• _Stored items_
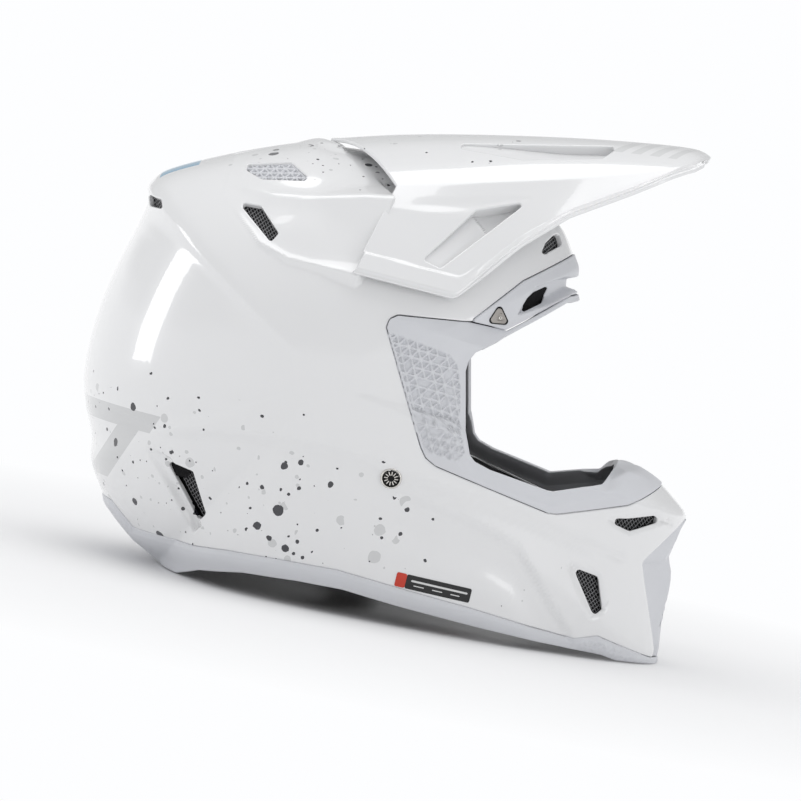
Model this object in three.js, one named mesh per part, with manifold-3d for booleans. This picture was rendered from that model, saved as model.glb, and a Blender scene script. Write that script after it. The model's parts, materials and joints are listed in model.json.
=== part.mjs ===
// Motocross helmet, in millimetres. +X is the wearer's front, +Y the wearer's left, +Z is up.
// It stands on its bottom rim at z = 0. Most walls follow one rounded surface, the dome, at
// different depths, and each piece is the part of its layer inside an outline drawn in side view.
import * as THREE from 'three';
import { mergeVertices } from 'three/addons/utils/BufferGeometryUtils.js';
import Module from 'manifold-3d';

const wasm = await Module();
wasm.setup();

// ---------------------------------------------------------------- driving dimensions
const HALF_WIDTH = 126;
const CENTRE = [-41, 131];
const SHELL_WALL = 3.5;
const FIT_GAP = 0.35;
const TRIM_PROUD = 0.8;
const BASE_TRIM_DEPTH = 8;
const SCREEN_DEPTH = [4.1, 5.9];
const FOAM_DEPTH = 6.6;
const PAD_DEPTH = 9.5;
const HEAD = { x: -41, z: 125, radii: [97, 78, 97] };
const COMFORT_THICKNESS = 6.5;
const FOAM_CLEARANCE = 8.6;
const PEAK_WALL = 3;
const PEAK_PIVOT = [-8, 203];
const STRAP_RIVET = [9, 85];
const STRAP_WIDTH = 24;
const STRAP_THICKNESS = 2;
const WIDE = 160;

// The bare shell's outline on the centre plane, as smooth runs that meet at corners.
const SHELL_RUNS = [
  { steps: 11, through: [[-170.8, 220], [-160, 232], [-121, 250.5], [-82, 264.5], [-64, 265.5],
    [-39, 266.5], [1, 267.5], [35, 262], [62, 252.5], [78, 243.5], [91.5, 223]] },
  { steps: 1, through: [[91.5, 223], [93.5, 206]] },
  { steps: 3, through: [[93.5, 206], [140, 116.5]] },
  { steps: 3, through: [[140, 116.5], [158, 110.3], [167, 105.8], [185.7, 91]] },
  { steps: 3, through: [[185.7, 91], [184.2, 50], [184.5, 0]] },
  { steps: 6, through: [[184.5, 0], [151, -45], [61, -95], [-29, -100], [-91, -60], [-120, -1]] },
  { steps: 9, through: [[-120, -1], [-135, 8], [-155, 26], [-171, 50], [-174, 66], [-182, 86],
    [-186.3, 106], [-185.2, 138], [-179.5, 168], [-168, 207]] },
  { steps: 1, through: [[-168, 207], [-170.8, 220]] },
];
const DOME_ROWS = 16;
const BULGE_ROUND = 2.2;
const BULGE_SIDE = 2.1;
const CHIN_NARROWING = 0.35;
const CHIN_DIRECTION = -0.342;

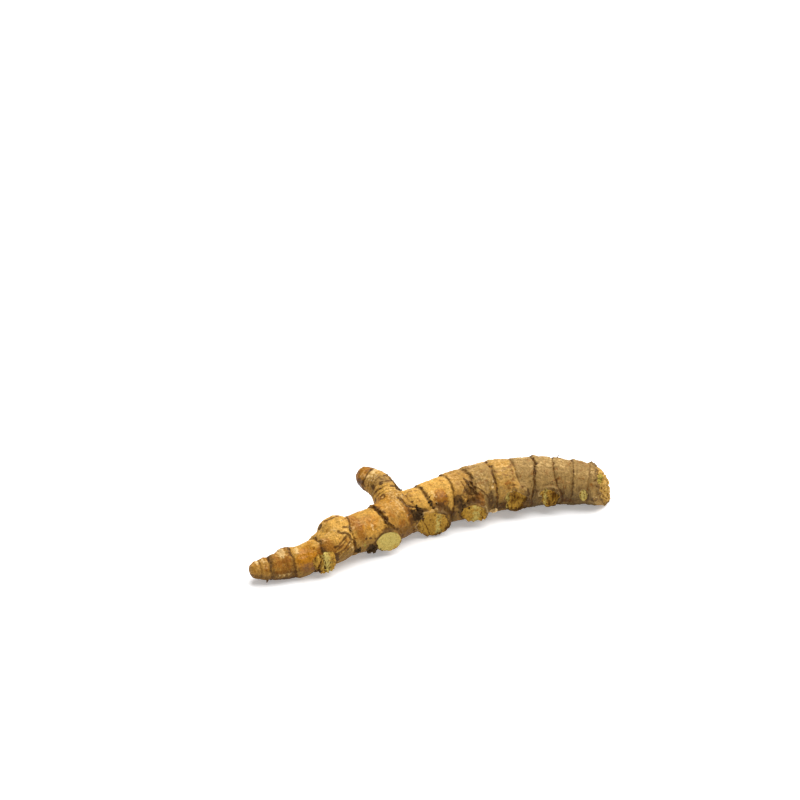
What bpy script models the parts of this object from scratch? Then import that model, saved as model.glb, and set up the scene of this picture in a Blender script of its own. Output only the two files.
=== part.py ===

• _WHAT IS ASKED_
Copy out exactly the lines running from the line with "What bpy script" to the end of the records, inclusive.

• _SOLUTION TO THE PROBLEM_
What bpy script models the parts of this object from scratch? Then import that model, saved as model.glb, and set up the scene of this picture in a Blender script of its own. Output only the two files.
=== part.py ===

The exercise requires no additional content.